* start Provided data *
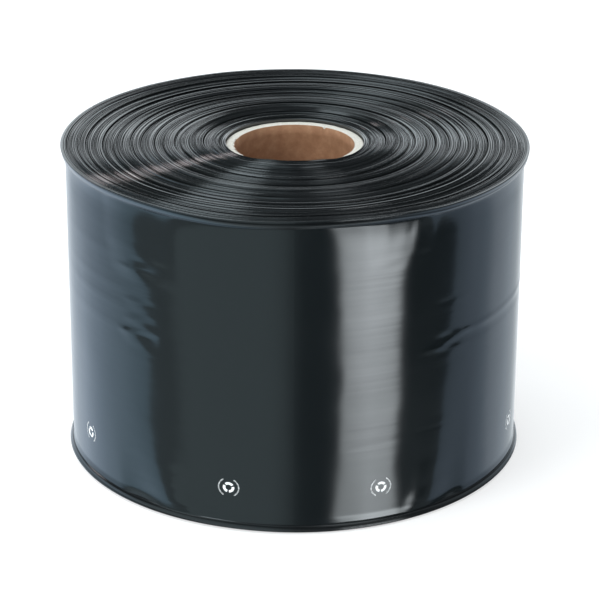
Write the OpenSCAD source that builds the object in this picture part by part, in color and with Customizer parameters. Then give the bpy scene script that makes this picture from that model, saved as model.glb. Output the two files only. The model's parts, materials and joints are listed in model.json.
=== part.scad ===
// Roll of flattened plastic tubing wound on a paperboard core, standing on end.
// The origin is the middle of the lower end, and the core's axis is +Z.

/* [Core] */
// Bore of the core, which slides on a roll spindle
core_bore = 76.2; // [40:0.1:160]
// Thickness of the core's paperboard wall
core_wall = 6.35; // [3:0.05:15]
// Length of the core
core_len = 203.2; // [100:0.1:400]

/* [Tubing] */
// Lay-flat width of the tubing, which is the height of every turn
film_w = 205; // [100:0.5:400]
// Thickness of one turn, which is both layers of the flattened tube
turn_t = 0.203; // [0.1:0.001:0.5]
// Number of turns wound on the core
turns = 507; // [200:1:700]
// Gap between the core and the first turn, none where the film is wound tight
seat_gap = 0; // [0:0.01:0.3]

/* [Rims] */
// How far the upper rim stands out from the wall, where the folded edges build up
top_flare = 3; // [0:0.1:8]
// Height over which the wall runs out to the upper rim
top_flare_h = 7; // [2:0.5:20]
// How far the lower rim stands out from the wall
base_flare = 2.4; // [0:0.1:8]
// Height over which the wall runs out to the lower rim
base_flare_h = 6; // [2:0.5:20]
// How far the outermost turns fall back from the end face, which rounds the rim
rim_drop = 0.3; // [0:0.1:3]

/* [Wound ends] */
// Turns that lie level with each other before the winding shifts, on average
band_turns = 12; // [8:1:40]
// Furthest that one band of turns is shifted along the core from another
wander = 0.8; // [0:0.1:3]
// How much further along the core the first turns lie than the last ones
crown = 1.1; // [0:0.1:4]
// Share of a band's width that the gap beside it takes
gap_share = 0.2; // [0.05:0.01:0.5]
// Depth of a usual gap between two bands
gap_depth = 0.8; // [0.1:0.1:3]
// Depth of the few gaps where the winding slipped
slip_depth = 3; // [1:0.1:8]
// Seed of the uneven winding
winding_seed = 7; // [1:1:99]

/* [Free end] */
// Direction of the free end of the last turn, anticlockwise from +X
tail_at = 128; // [0:1:359]

/* [Hidden] */

core_r = core_bore / 2 + core_wall;
seat_r = core_r + seat_gap;
wall_r = seat_r + turns * turn_t;
flare_points = 6;
tail_steps = 6;
step_overlap = 2;
corner_share = 0.03;

bands = round(turns / band_turns);
widths = rands(0.4, 1.6, bands, winding_seed);
shifts = rands(0, 1, bands, winding_seed + 1);
slips = rands(0, 1, bands, winding_seed + 2);

function sum(list, last) = last < 0 ? 0 : list[last] + sum(list, last - 1);

// Share of the winding that lies inside the band's inner edge
function inside(i) = sum(widths, i - 1) / sum(widths, bands - 1);

// The shift along the core, more by the core than at the wall
function shift(i) = wander * shifts[i] + crown * pow(1 - inside(i), 3);

// The outermost turns fall back from both end faces
function drop(share) = rim_drop * pow(max(0, (share - 1 + corner_share) / corner_share), 2);

function gap(i) = slips[i] > 0.72 ? slip_depth * slips[i] : gap_depth * (0.4 + slips[i]);

// Crest and gap of each band on one end face, from the core out to the rim
function end_face(rim_r, z, up) = [
    for (i = [0 : bands - 1])
        let (
            from = inside(i),
            to = inside(i + 1),
            width = rim_r - seat_r,
            mouth = gap_share * (to - from),
            crest = z + shift(i),
            last = i == bands - 1
        )
        each concat(
            [
                [seat_r + width * from, crest - up * drop(from)],
                [seat_r + width * (to - (last ? 0 : mouth)), crest - up * drop(to)]
            ],
            last ? [] : [[seat_r + width * (to - mouth / 2), crest - up * gap(i)]]
        )
];

function backwards(list) = [for (i = [len(list) - 1 : -1 : 0]) list[i]];

// The wall from the lower rim to the upper one, run out to each by a curve
function wall(out) = concat(
    [
        for (k = [0 : flare_points])
            let (s = 1 - k / flare_points)
            [
                wall_r + out + base_flare * s * s,
                shift(bands - 1) + rim_drop + (base_flare_h - rim_drop) * (1 - s)
            ]
    ],
    [
        for (k = [0 : flare_points])
            let (s = k / flare_points)
            [
                wall_r + out + top_flare * s * s,
                film_w + shift(bands - 1) - rim_drop - (top_flare_h - rim_drop) * (1 - s)
            ]
    ]
);

module core() {
    color([0.86, 0.79, 0.69])
    difference() {
        cylinder(h = core_len, r = core_r, $fn = 180);
        translate([0, 0, -1])
        cylinder(h = core_len + 2, d = core_bore, $fn = 180);
    }
}

// All the turns, which touch from the core to the wall
module winding() {
    top = end_face(wall_r + top_flare, film_w, 1);
    base = end_face(wall_r + base_flare, 0, -1);
    side = wall(0);
    inner = [for (p = side) if (p != side[0] && p != side[len(side) - 1]) p];
    rotate_extrude($fn = 180)
    polygon(concat(base, inner, backwards(top)));
}

// What lies outside the last turn where it has closed in by this depth
module outside_last_turn(depth) {
    side = wall(-depth);
    n = len(side) - 1;
    below = 2 * side[0] - side[1];
    above = 2 * side[n] - side[n - 1];
    far = wall_r + 2 * (top_flare + base_flare) + 5;
    polygon(concat(
        [[far, below[1]], below],
        [for (i = [1 : n - 1]) side[i]],
        [above, [far, above[1]]]
    ));
}

// The winding, on which the last turn closes in a step at a time behind its free end
module film_roll() {
    sector = 360 / tail_steps;
    color([0.16, 0.19, 0.2])
    difference() {
        winding();
        for (k = [1 : tail_steps - 1])
            rotate([0, 0, tail_at - k * sector])
            rotate_extrude(angle = sector + (k > 1 ? step_overlap : 0), $fn = 180)
            outside_last_turn(turn_t * (1 - (k - 1) / (tail_steps - 1)));
    }
}

core();
film_roll();
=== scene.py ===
# %% [markdown]
# A roll of poly tubing, built around its CAD frame.
#
# The roll is one long flattened tube of dark polyethylene film, wound about five hundred times on a
# paperboard core. Its look comes from three things: the glossy wall, which mirrors the studio lights
# as tall stripes; the two wound ends, where the edges of all the turns lie side by side like the
# grooves of a record; and the pale cut end of the core with its brown paper lining.

# %% Load the frame
import json
import math
import random

import bmesh
import bpy
from mathutils import Matrix, Vector, noise


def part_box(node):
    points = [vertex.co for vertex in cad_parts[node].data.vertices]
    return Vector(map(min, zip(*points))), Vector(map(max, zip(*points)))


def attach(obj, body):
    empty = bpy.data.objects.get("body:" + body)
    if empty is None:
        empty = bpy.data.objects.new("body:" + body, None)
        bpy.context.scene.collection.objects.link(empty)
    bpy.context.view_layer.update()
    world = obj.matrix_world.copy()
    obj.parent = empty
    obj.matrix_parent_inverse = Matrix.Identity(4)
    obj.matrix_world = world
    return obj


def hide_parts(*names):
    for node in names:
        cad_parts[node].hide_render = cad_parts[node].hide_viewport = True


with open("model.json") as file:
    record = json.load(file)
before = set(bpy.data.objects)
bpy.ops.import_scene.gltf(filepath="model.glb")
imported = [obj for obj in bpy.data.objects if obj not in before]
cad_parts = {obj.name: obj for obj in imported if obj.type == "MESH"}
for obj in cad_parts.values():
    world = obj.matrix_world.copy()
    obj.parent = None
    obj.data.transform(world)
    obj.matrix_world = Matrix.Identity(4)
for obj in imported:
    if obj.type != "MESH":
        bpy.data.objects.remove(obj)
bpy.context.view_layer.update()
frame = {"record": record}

# %% [markdown]
# Every size comes from the frame where it can. The rims, the core and the bore are read from the
# boxes of the two solids and from the bore mount. The few sizes that a box can't tell, such as the
# radius of the wall between its rims, are named here in metres.

# %% Sizes
MM = 0.001
film_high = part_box("film_roll")[1]
core_low, core_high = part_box("core")
mounts = {m["name"]: m for m in frame["record"]["mounts"]}

bore_r = mounts["bore"]["dims"]["r_mm"] * MM
core_r = core_high.x
core_top = core_high.z
top_rim_r = film_high.x
top_flare = 3.0 * MM
base_flare = 2.4 * MM
wall_r = top_rim_r - top_flare
base_rim_r = wall_r + base_flare
film_w = 205.0 * MM
rim_drop = 0.3 * MM
rim_shift = 0.35 * MM
turn_t = 0.203 * MM
tail_at = math.radians(128)

print(f"wall {wall_r * 2000:.1f} mm across, film {film_w * 1000:.0f} mm wide, core {core_r * 2000:.1f} mm")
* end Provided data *
Given task:
Print exactly the lines from the one containing "its free end" to the one containing "zip(*points))), Vector(map(max, zip(*points)))", both included, and nothing else.

Written reply:
// The winding, on which the last turn closes in a step at a time behind its free end
module film_roll() {
    sector = 360 / tail_steps;
    color([0.16, 0.19, 0.2])
    difference() {
        winding();
        for (k = [1 : tail_steps - 1])
            rotate([0, 0, tail_at - k * sector])
            rotate_extrude(angle = sector + (k > 1 ? step_overlap : 0), $fn = 180)
            outside_last_turn(turn_t * (1 - (k - 1) / (tail_steps - 1)));
    }
}

core();
film_roll();
=== scene.py ===
# %% [markdown]
# A roll of poly tubing, built around its CAD frame.
#
# The roll is one long flattened tube of dark polyethylene film, wound about five hundred times on a
# paperboard core. Its look comes from three things: the glossy wall, which mirrors the studio lights
# as tall stripes; the two wound ends, where the edges of all the turns lie side by side like the
# grooves of a record; and the pale cut end of the core with its brown paper lining.

# %% Load the frame
import json
import math
import random

import bmesh
import bpy
from mathutils import Matrix, Vector, noise


def part_box(node):
    points = [vertex.co for vertex in cad_parts[node].data.vertices]
    return Vector(map(min, zip(*points))), Vector(map(max, zip(*points)))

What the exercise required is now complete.